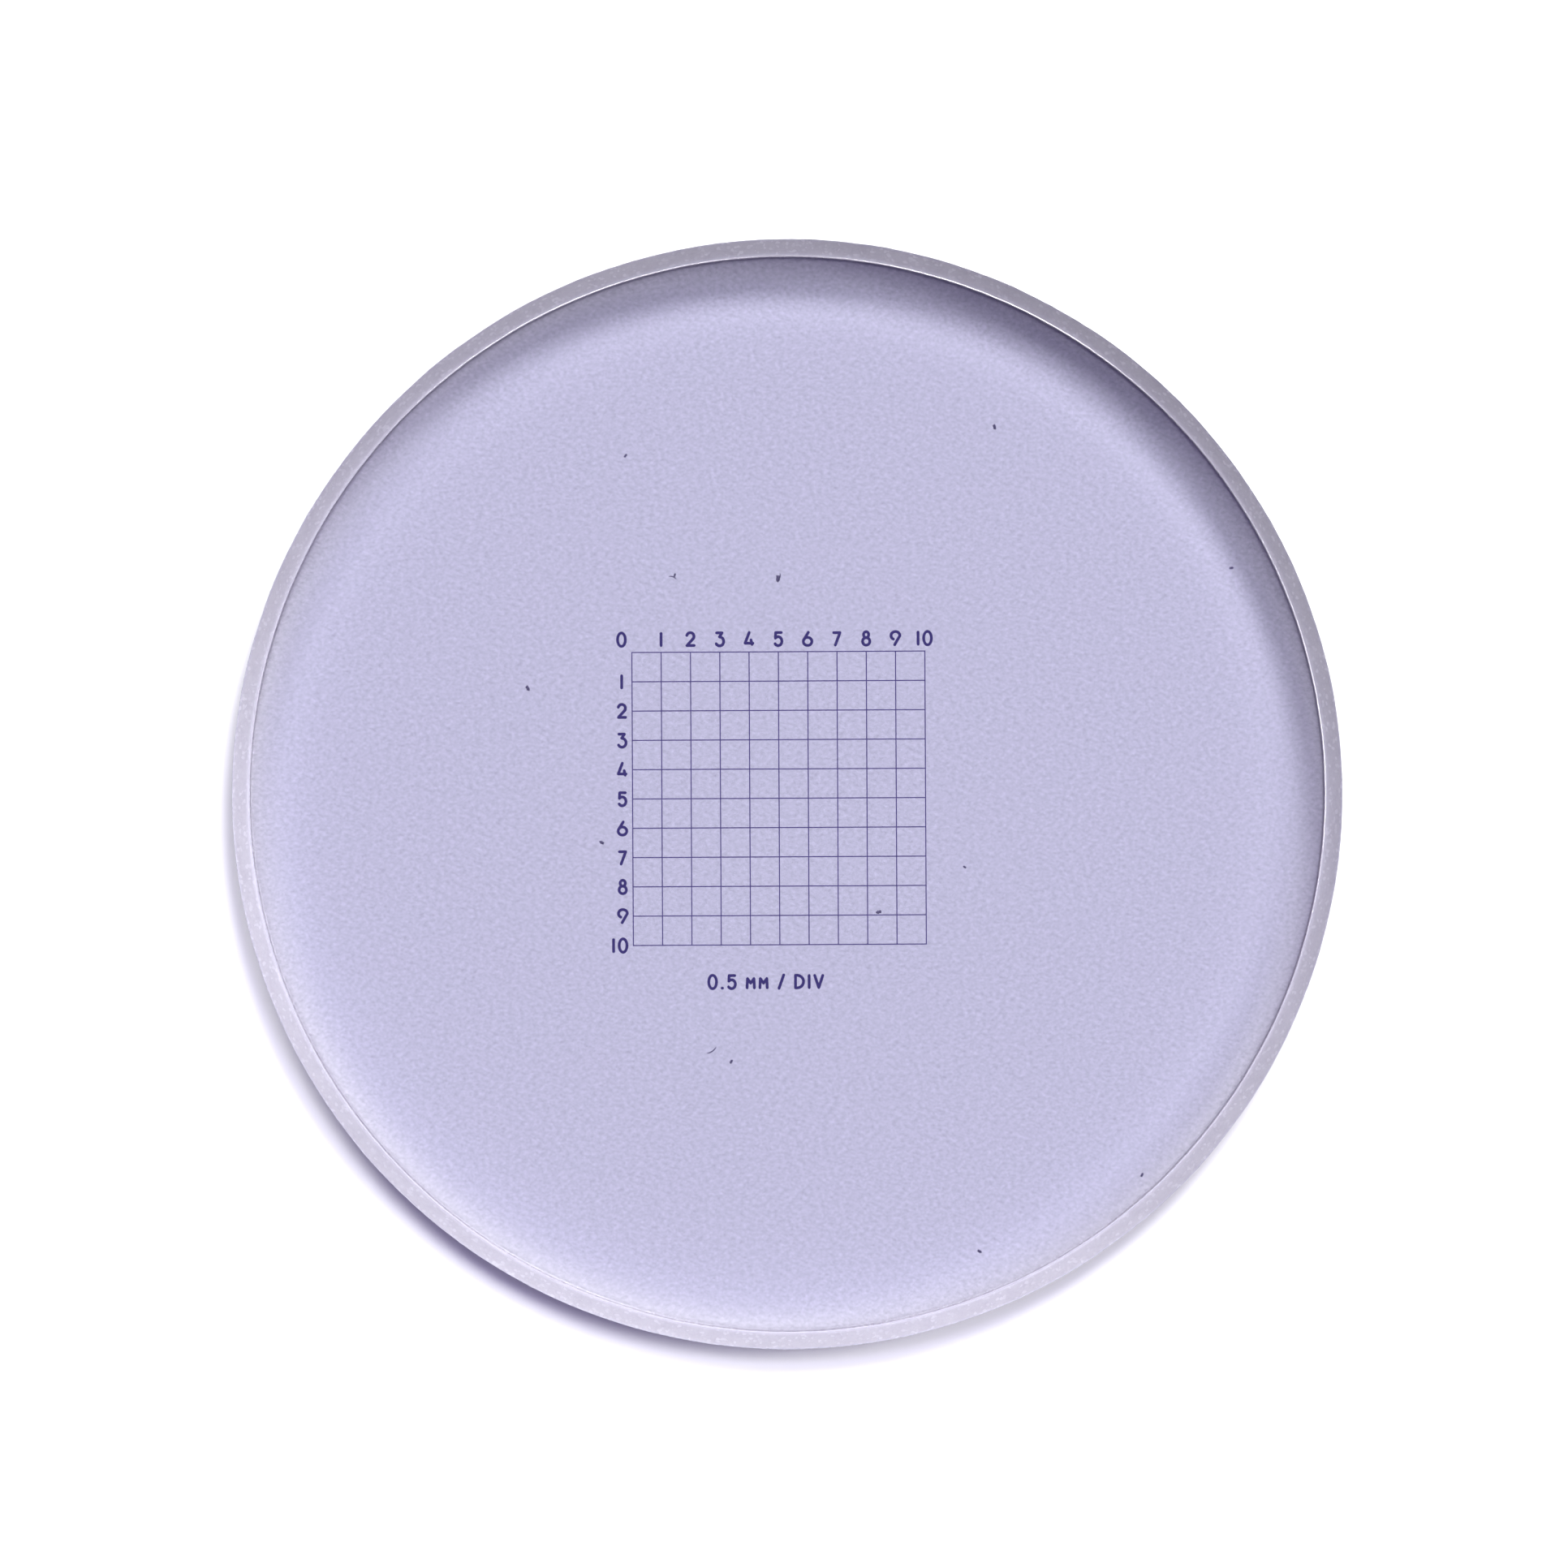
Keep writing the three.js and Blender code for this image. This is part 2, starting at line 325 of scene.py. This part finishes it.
@dataclass(frozen=True)
class GroundGlass(Finish):
    """The same glass with a fine ground surface: pale, hazy and grainy."""

    name: str = "ground_glass"
    haze: Color = (0.46, 0.440, 0.460)
    dark_haze: Color = (0.325, 0.302, 0.335)
    edge_haze: Color = (0.39, 0.37, 0.47)
    edge_tone: float = 0.85
    edge_share: float = 0.4
    # A painted highlight: this near-white colour is blended in at the grain's glint cells, as much as sparkle
    # says.
    glint: Color = (0.98, 0.96, 0.99)
    sparkle: float = 0.30
    roughness: float = 0.42
    least_roughness: float = 0.05
    transmission: float = 0.88
    ior: float = 1.52
    grain_scale: float = 24000.0
    pits: tuple[float, float] = (0.3, 0.8)
    mottle_scales: tuple[float, float] = (5000.0, 900.0)
    bump_strength: float = 0.6
    bump_depth: float = 0.004
    # The glass colour near the polished faces' edge, paler than the body glass: partly the glass's tint and
    # partly a painted highlight line along the arris.
    clear: Color = (0.86, 0.83, 0.90)
    inside_pass: Color = (0.012, 0.008, 0.034)
    bevel_pass: Color = (0.25, 0.22, 0.37)
    outside_pass: Color = (0.11, 0.10, 0.14)
    shoulder_pass: Color = (0.80, 0.79, 0.85)
    shoulder: tuple[float, float] = (0.40, 0.85)
    slant: tuple[float, float] = (0.15, 0.30)

    def make(self, effects: Effects) -> bpy.types.Material:
        """Wires the ground glass. Its grain sets colour, roughness and bump, and paints glints into the
        colour.

        It holds back most of a lamp's light. More passes through a bevel that the light meets at a slant, and
        through the upper wall from outside, so that the shadow is wide inside the rim and narrow outside it.

        Args:
            effects: The shared node groups.

        Returns:
            The material.
        """
        material, w, place = self.start()
        grain = w.group(effects.grain, Place=place, Scale=self.grain_scale, Sparkle=self.sparkle).outputs
        cloud = effects.clouds(w, place, self.mottle_scales)
        grind, edge = w.mask("grind"), w.mask("edge")
        shade = w.math("MULTIPLY", cloud["Cloud"], w.span(grain["Height"], *self.pits, 0.2, 0.9))
        colour = w.blend(shade, self.haze, self.dark_haze)
        colour = w.blend(w.math("MULTIPLY", edge, self.edge_tone), colour, self.edge_haze)
        # Painted glints: the colour turns near-white at scattered grain cells.
        colour = w.blend(grain["Glints"], colour, self.glint)
        # Near the polished face the colour turns to the paler clear glass, which partly paints the highlight
        # line along the arris.
        colour = w.blend(grind, self.clear, colour)
        rough = w.math("MULTIPLY", w.span(grain["Height"], *self.pits, 0.8, 1.2), self.roughness)
        finer = w.math("MULTIPLY", grind, w.span(edge, 0.0, 1.0, 1.0, self.edge_share))
        rough = w.math("MULTIPLY_ADD", rough, finer, self.least_roughness)
        depth = w.math("MULTIPLY", grain["Height"], finer)
        relief = {"Height": depth, "Strength": self.bump_strength, "Distance": self.bump_depth * MM}
        bump = w.node("ShaderNodeBump", relief).outputs[0]
        feeds = {
            "Base Color": colour,
            "Roughness": rough,
            "IOR": self.ior,
            "Transmission Weight": self.transmission,
            "Normal": bump,
        }
        glass = w.node("ShaderNodeBsdfPrincipled", feeds).outputs[0]
        inside = w.node("ShaderNodeNewGeometry").outputs["Backfacing"]
        facing = w.node("ShaderNodeLayerWeight", {"Blend": 0.5}).outputs["Facing"]
        slanted = w.math("MULTIPLY", w.span(facing, *self.slant), w.math("SUBTRACT", 1.0, edge))
        rise = w.node("ShaderNodeSeparateXYZ", {0: place}).outputs["Z"]
        high = w.span(rise, *(level * MM for level in self.shoulder))
        from_inside = w.blend(slanted, self.inside_pass, self.bevel_pass)
        from_outside = w.blend(high, self.outside_pass, self.shoulder_pass)
        passed = w.blend(inside, from_outside, from_inside)
        hold = w.node("ShaderNodeBsdfTransparent", {"Color": passed}).outputs[0]
        path = w.node("ShaderNodeLightPath").outputs
        outside = w.math("SUBTRACT", 1.0, inside)
        held = w.math("MAXIMUM", path["Is Shadow Ray"], w.math("MULTIPLY", path["Is Diffuse Ray"], outside))
        self.close(w, w.node("ShaderNodeMixShader", {0: held, 1: glass, 2: hold}).outputs[0])
        return material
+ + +
→ **Goal**: Go through the preceding material and copy each line that has the word "this".

→ **Result**:
Keep writing the three.js and Blender code for this image. This is part 2, starting at line 325 of scene.py. This part finishes it.
    # A painted highlight: this near-white colour is blended in at the grain's glint cells, as much as sparkle